Minggu, 26 Juni 2021 bertempat di Pendopo Bima Jaya Kelurahan Keparakan, telah dilakukan akreditasi Kelurahan Keparakan dari Rintisan Kelurahan Budaya menuju Kelurahan Budaya. Berbagai persiapan dari administrasi hingga kondisi lapangan sudah dilakukan oleh tim Kelurahan, pamong budaya maupun masyarakat setempat sebagai wujud komitmen upaya pelestarian (perlindungan, pengembangan dan pemanfaatan) kekayaan & keberagaman budaya di wilayah Keparakan. Diharapkan adanya akreditasi tersebut, semakin mengukuhkan jati diri ke-Yogyakarta-an Keparakan yg merupakan bagian integral dari kebhinekatunggalikaan budaya nasional yg juga bagian dari keberagaman budaya internasional.
“Banyak komponen yg menjadi parameter kelurahan budaya. Setiap detail harus dijelaskan kepada tim akreditasi kelurahan budaya DIY.” ujar Rina Budi Prastiwi, Lurah Keparakan.
Sigit Istiarto, tokoh budaya di kelurahan Keparakan pun menjelaskan dalam evaluasi internal, “PR kita akan semakin banyak, kita harus memastikan masyarakat di sini ngerti, paham dan nglakoni minimal adat tradisi seperti siklus hidup, dari mitoni, selapanan, tedhak siten, dan seterusnya. Makanya tadi juga ditanyakan apakah budaya dan agama dapat berjalan beriringan di kelurahan ini.”
Rini Rahmawati, S.IP, M.IP Mantri Pamong Praja (Camat) Mergangsan juga menyampaikan apresiasinya,“Saya percaya, citra Keparakan sebagai kelurahan budaya ini auranya sudah terasa, dari ragam seni, permainan tradisional, kuliner, tata ruang, cagar budaya, warisan budaya yang ada. Kita hanya perlu memperkuat komitmen untuk melestarikan yg sudah ada ini. Tentang bahasa, sastra dan aksara, hal tersebut sebenarnya sangat lekat dalam keseharian kita sebagai orang Jawa, namun kurangnya latihan, kita sering salah kaprah dalam penerapannya. Demikian juga tentang rancang bangun pemukiman di wilayah, mungkin mulai sekarang perlu diberikan arahan kepada semua masyarakat maupun investor yang akan melaksanakan proyek di Keparakan, supaya tata bangunannya mencerminkan nuansa budaya Jogja. Bukan berarti harus ada Joglo Limasan, namun setidaknya arsitekturnya ada ornamen yang menampakkan Ke-Jogja-annya.”

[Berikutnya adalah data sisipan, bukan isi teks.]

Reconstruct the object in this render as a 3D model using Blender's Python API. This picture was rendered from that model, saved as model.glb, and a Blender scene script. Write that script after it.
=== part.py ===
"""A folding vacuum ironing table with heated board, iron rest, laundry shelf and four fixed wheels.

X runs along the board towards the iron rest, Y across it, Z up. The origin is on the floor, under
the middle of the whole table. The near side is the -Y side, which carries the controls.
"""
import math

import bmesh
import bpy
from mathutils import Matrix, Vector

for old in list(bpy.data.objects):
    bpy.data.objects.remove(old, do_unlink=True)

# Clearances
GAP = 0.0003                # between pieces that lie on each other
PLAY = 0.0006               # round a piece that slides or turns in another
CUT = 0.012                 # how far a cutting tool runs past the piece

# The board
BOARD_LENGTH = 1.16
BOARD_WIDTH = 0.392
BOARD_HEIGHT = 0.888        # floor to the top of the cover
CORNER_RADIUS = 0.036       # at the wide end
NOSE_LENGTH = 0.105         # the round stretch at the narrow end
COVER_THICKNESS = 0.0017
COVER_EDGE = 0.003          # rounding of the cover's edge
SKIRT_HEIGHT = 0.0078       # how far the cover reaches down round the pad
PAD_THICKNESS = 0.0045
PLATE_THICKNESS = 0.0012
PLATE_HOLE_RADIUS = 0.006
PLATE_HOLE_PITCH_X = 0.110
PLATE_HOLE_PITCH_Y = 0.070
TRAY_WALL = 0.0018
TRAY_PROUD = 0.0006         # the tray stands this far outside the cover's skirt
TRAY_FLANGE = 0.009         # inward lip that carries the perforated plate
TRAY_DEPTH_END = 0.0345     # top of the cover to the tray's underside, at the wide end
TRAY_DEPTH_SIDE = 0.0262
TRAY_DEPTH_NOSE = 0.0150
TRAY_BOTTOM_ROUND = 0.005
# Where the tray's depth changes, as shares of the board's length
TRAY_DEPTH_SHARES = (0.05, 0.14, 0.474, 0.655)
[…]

Kelurahan budaya ini seiring berkembangnya mempunyai predikat bertaraf, yaitu:
- taraf tumbuh, (dianggap mampu mengekplorasi & mengelola potensi budaya secara optimal melalui kerja yang terorganisasi, tersistem dan melibatkan seluruh pemangku kepentingan di lingkungan Kelurahan)

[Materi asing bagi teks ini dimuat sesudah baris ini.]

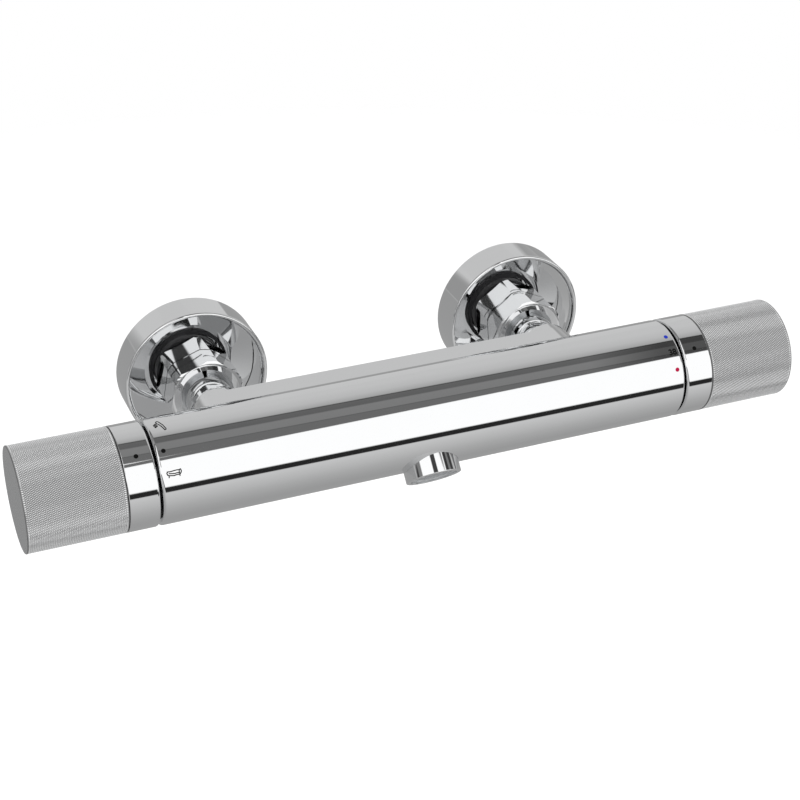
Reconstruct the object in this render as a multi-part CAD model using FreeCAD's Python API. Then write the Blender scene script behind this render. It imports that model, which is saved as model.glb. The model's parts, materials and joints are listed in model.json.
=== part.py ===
import FreeCAD, Part
import math
import os

# Thermostatic bath and shower mixer for a wall: a round bar with a knurled grip at each end, fed
# by two offset unions behind round covers. Millimetres. Every piece is built about the bar's own
# axis (X along the bar, +Y towards the wall, +Z up) and is then moved into the part's frame,
# whose origin is midway between the two wall threads, on the wall's surface.

Vector = FreeCAD.Vector
ALONG = Vector(1, 0, 0)
TO_WALL = Vector(0, 1, 0)
UP = Vector(0, 0, 1)
DOWN = Vector(0, 0, -1)
quarter_turn = 90.0          # degrees

# ---- Clearances ------------------------------------------------------------------------------
slip = 0.05          # radial gap of a turned piece in its bore
thread_gap = 0.15    # radial gap where two threads meet, drawn plain
seat_gap = 0.05      # gap between a moving piece and the seat that it closes on
turn_gap = 0.4       # axial gap between a turning piece and a still one

# ---- Bar and grips ---------------------------------------------------------------------------
bar_radius = 21.2
body_half_length = 113.9
body_edge = 0.5
grip_groove = 0.9            # gap between the body and each turning ring
ring_length = 12.2
ring_joint = 0.15            # dark line between ring and grip
grip_length = 39.3
grip_wall = 2.6
grip_end_wall = 3.0
grip_edge = 0.8
ring_edge = 0.2

# ---- Inlets ----------------------------------------------------------------------------------
inlet_spacing = 150.0        # standard distance between the two supplies
wall_depth = 81.3            # bar axis to wall
union_offset = 7.5           # how far each union steps down from the bar axis to its wall thread
inlet_boss_radius = 12.0
inlet_boss_end = 35.4
inlet_neck_radius = 10.2
inlet_neck_start = 37.6
inlet_collar_radius = 12.9
inlet_collar_length = 3.0
inlet_bore_radius = 8.0
inlet_bore_depth = 22.0
inlet_passage_radius = 6.0

# ---- Rail behind the bar, which carries the hot water across -----------------------------------
rail_half_height = 12.3
rail_back = 31.0
rail_edge = 0.3
hot_channel_radius = 4.0
hot_channel_y = 24.5

# ---- Union nuts ------------------------------------------------------------------------------
nut_across_flats = 30.0
nut_reach = 31.3             # from the wall to the nut's front
nut_length = 24.0
nut_opening_radius = 11.8
nut_lip = 3.0
nut_chamfer_radius = 15.6
nut_chamfer_length = 1.0
nut_groove_at = 11.5
nut_groove_width = 0.6
nut_groove_depth = 0.6
nut_dish_radius = 14.2
nut_dish_depth = 0.8
nut_turn = {"hot": 45.0, "cold": 60.0}     # a corner's angle from straight up, towards -X
ring_thickness = 2.0
washer_thickness = 1.6
washer_bore_radius = 7.0

# ---- Unions and their threads ----------------------------------------------------------------
union_thread_radius = 13.2   # G 3/4
wall_thread_radius = 10.48   # G 1/2
wall_thread_length = 16.0
wall_thread_chamfer = 1.2
wall_relief_radius = 9.4
wall_relief_length = 1.0
union_bore_radius = 8.2
wall_bore_radius = 6.5
union_link_radius = 12.0
union_link_thickness = 2.3

# ---- Round wall covers -----------------------------------------------------------------------
cover_radius = 31.5
cover_reach = 16.25          # from the wall to the lip's front
cover_wall_gap = 0.3
cover_lip = 1.7
cover_wall = 1.3
cover_floor_reach = 3.8      # from the wall to the dish's floor
cover_floor_radius = 18.5
cover_hub_radius = 16.8
cover_hub_reach = 6.9        # from the wall to the hub's front
cover_hub_edge = 0.4
cover_bore_gap = 0.2
cover_seal_width = 2.0
cover_seal_depth = 1.6
cover_seal_setback = 1.3

# ---- Check valves ----------------------------------------------------------------------------
strainer_flange = 0.4
strainer_flange_radius = 11.0
strainer_radius = 6.8
strainer_depth = 6.0
strainer_wall = 0.4
strainer_hole_radius = 0.7
strainer_holes_round = 10
strainer_rows = 2
cage_setback = 0.5
cage_length = 17.0
cage_wall = 1.35
cage_seat_thickness = 2.5
cage_seat_radius = 4.4
cage_foot_thickness = 1.5
cage_foot_holes = 3
cage_foot_hole_radius = 1.6
cage_foot_hole_circle = 4.2
poppet_radius = 5.6
poppet_thickness = 2.0
poppet_stem_radius = 1.5
poppet_travel = 2.5
poppet_spring_radius = 2.7
poppet_spring_wire = 0.32
poppet_spring_turns = 5

# ---- Water ways in the body ------------------------------------------------------------------
chamber_radius = 17.4
thermostat_chamber = 52.0    # inner end of the thermostat's chamber
diverter_depth = 47.9         # from the body's end face to the diverter chamber's floor
mixed_radius = 5.0
outlet_channel_radius = 3.5
outlet_channel_circle = 11.0
shower_port_angle = 47.8     # from +Y towards +Z
bath_port_angle = 136.8
link_radius = 3.0
bath_link_bend = (-14.5, -1.0)
hot_port_x = 62.5
hot_port_radius = 3.6

# ---- Bath outlet -----------------------------------------------------------------------------
spout_tilt = 42.2            # forward of straight down
spout_radius = 11.6
spout_end = 25.7             # from the bar axis
spout_counterbore = 17.3
spout_spigot_radius = 10.0
spout_spigot_length = 2.6
spout_cavity_radius = 8.4
spout_cavity_start = 12.6
aerator_radius = 9.6
aerator_recess = 0.8
aerator_length = 5.6
aerator_seal_thickness = 1.5
aerator_rim = 1.2
aerator_hole = 1.3
aerator_pitch = 1.8
aerator_grid_depth = 1.0

# ---- Hose outlet under the rail --------------------------------------------------------------
hose_y = 20.0
hose_boss_radius = 11.0        # also the seal's and the nipple's flange
hose_boss_rise = 0.3         # how far the boss's face clears the bar beside the hose's seal
hose_spigot_radius = 8.0
hose_spigot_length = 6.5
hose_seal_thickness = 1.5
hose_thread_radius = 10.48   # G 1/2
hose_thread_length = 8.5
hose_thread_chamfer = 0.9
hose_flange_length = 1.0
hose_relief_radius = 9.4
hose_relief_length = 1.0
hose_bore_radius = 5.2
hose_passage_top = 7.0

# ---- Thermostat cartridge, along the bar from its middle ---------------------------------------
sleeve_start = 53.0
sleeve_end_gap = 0.5         # between a cartridge and the nut that clamps it
sleeve_bore_radius = 13.0
sleeve_end_wall = 3.0
sleeve_port_radius = 2.0
sleeve_ports = 8
cold_port_shift = 0.5
seal_wire = 0.95
seal_groove_slack = 0.1
thermostat_seal_places = (58.0, 69.0, 82.5)
piston_start = 65.0
piston_length = 8.0
piston_wall = 1.5
piston_web = 1.6
piston_holes = 6
piston_hole_radius = 1.5
piston_hole_circle = 8.2
wax_bulb_radius = 4.5
wax_bulb_start = 58.2
wax_bulb_length = 12.0
wax_flange_radius = 6.0
wax_flange_length = 3.0
wax_guide_radius = 3.5
wax_guide_length = 9.0
wax_pin_radius = 1.5
wax_pin_length = 3.0
return_spring_radius = 12.0
return_spring_wire = 0.5
return_spring_turns = 4
overload_spring_radius = 5.0
overload_spring_wire = 0.6
overload_spring_turns = 5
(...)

- taraf berkembang, (telah menampakkan eksistensinya, mampu mengekplorasi & mengelola potensi budaya secara optimal melalui kerja yang terorganisasi, tersistem dan melibatkan seluruh pemangku kepentingan di lingkungan Kelurahan)

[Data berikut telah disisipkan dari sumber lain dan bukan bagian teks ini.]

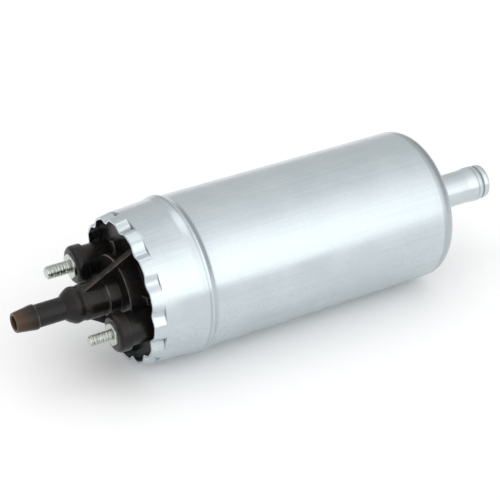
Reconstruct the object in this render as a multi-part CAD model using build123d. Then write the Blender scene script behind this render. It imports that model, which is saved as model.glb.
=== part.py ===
from build123d import *
import os
from math import cos, sin, sqrt, radians, hypot

# An inline electric fuel pump, in millimetres.
# +X runs along the pump's axis towards the inlet, and +Z is up.
# The origin lies on the axis, at the middle of the plain tube that the bracket's clamp grips.
# The pieces are drawn with the terminals on the Y axis, and turned together at the end.

# Setting of the whole pump
terminal_clock_angle = 18.5

# Clearances and the reach of every cut beyond its face
overrun = 1.0
seat_gap = 0.05
running_gap = 0.04
slide_gap = 0.05
lift_gap = 0.1
rotor_side_gap = 0.04
mesh_gap = 0.05
magnet_air_gap = 0.6

# Case, a drawn aluminium can
case_radius = 29.0
case_wall = 1.0
main_tube_length = 99.0
shoulder_radius = 5.5
bead_length = 6.6
bead_height = 0.9
bead_crest_share = 0.36
mouth_length = 13.5
mouth_drop = 0.8

# Staked rim: between two slits the metal stays round, and at each slit it is pushed in,
# a little at the slit itself and deeper at the rim's end
rim_length = 4.5
rim_drop = 0.1
rim_taper = 0.8
stake_count = 14
stake_slit_depth = 1.4
stake_end_depth = 1.7
stake_width_share = 0.68

# Inlet pipe, swaged into the end of the case
pipe_radius = 6.65
pipe_bore_radius = 5.2
pipe_length = 32.5
pipe_collar_radius = 9.0
pipe_collar_thickness = 1.5
pipe_swage_radius = 7.6
pipe_swage_thickness = 0.8
pipe_bead_radius = 7.0
pipe_bead_from_tip = 6.0
pipe_flare_length = 4.5
pipe_groove_radius = 6.4
pipe_groove_from_tip = 3.1
pipe_tip_ring_radius = 6.75
pipe_tip_ring_from_tip = 1.4
pipe_tip_radius = 6.1

# Outlet cover, moulded in dark plastic
flange_thickness = 3.1
spigot_length = 6.0
spigot_step = 3.0
spigot_wall = 2.5
cover_floor = 2.5
seal_place_share = 0.33
drum_radius = 14.2
drum_height = 6.9
boss_radius = 6.75
boss_foot_radius = 7.4
boss_foot_height = 4.5
boss_height = 15.0
boss_neck_radius = 6.45
boss_neck_length = 1.4
shoulder_bulge_length = 2.2
tail_shoulder_length = 2.8
tail_radius = 4.25
tail_length = 10.4
barb_radius = 4.65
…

- taraf maju, (telah hadir dengan eksistensi yang kuat, mampu mengekplorasi & mengelola potensi budaya secara optimal melalui kerja yang terorganisasi, tersistem dan melibatkan seluruh pemangku kepentingan di lingkungan Kelurahan)
Menjaga eksistensi budaya agar tetap lestari memang tidak dapat dikerjakan sendiri oleh pemerintah. Maka akreditasi ini merupakan sebuah strategi tepat untuk menyadarkan masyarakat bahwa dibutuhkan sinergi kuat untuk memasyarakatkan sadar budaya.